We have one type of body here on earth and it is just a seed of what it will become in the spiritual realm. At the end of our earthly journey a seed is formed based on all that we have done during our time on this earth. Then comes the judgement before the judgement seat of Christ (see 2 Corinthians 5:10) where it is determined what kind of seed we have become. Some will be found to be wheat seeds, perhaps one will be a seed that dies and germinates into a giant oak tree. Some may be mustard seeds that generate a mustard bush; while others became fern seeds in their journey in this life and will grow into ferns in the heavenly body. Some of the seeds may look very similar. A radish seed looks a lot like a poppy seed but each grows up into its appropriate structure. So too, two lives on earth may look very similar but each will develop into their appropriate heavenly body.
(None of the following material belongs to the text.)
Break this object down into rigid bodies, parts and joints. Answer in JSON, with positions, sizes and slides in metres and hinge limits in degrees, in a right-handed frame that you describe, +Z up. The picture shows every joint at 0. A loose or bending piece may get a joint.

So, I return to my initial thoughts: how do I hear from God? I drew away from the world for a few days. I listened hard to see if I sensed his voice. It is important that I become the person he wants me to become. I want the oxygen of heaven. I do not yet have the lungs that will let me breathe the pure rarified air of heaven. I have only this porous skin and these tiny gills that allow me to suck a bit of oxygen out of this physical world. I must develop the lungs of heaven. I start by meditating upon the words he has already given me in the Bible. I will listen for his voice and I will listen for confirmation or correction from God's people, the Body of Christ.

1 (Dillard 1992, 88)
2 (Burns 2007, 27)
3 (Lewis 1980, 36)


Works cited:
Burns, Robert. Burns, Poems: Everyman's Library Pocket Poets. New York: Alfred A. Knopf, 2007.
Dillard, Annie. Teaching A Stone To Talk :Expeditions and Encounters. New York: Harper Perennial, 1992.
Lewis, C.S. The Screwtape Letters. New York: Macmillan Publishing Company, Ltd., 1980.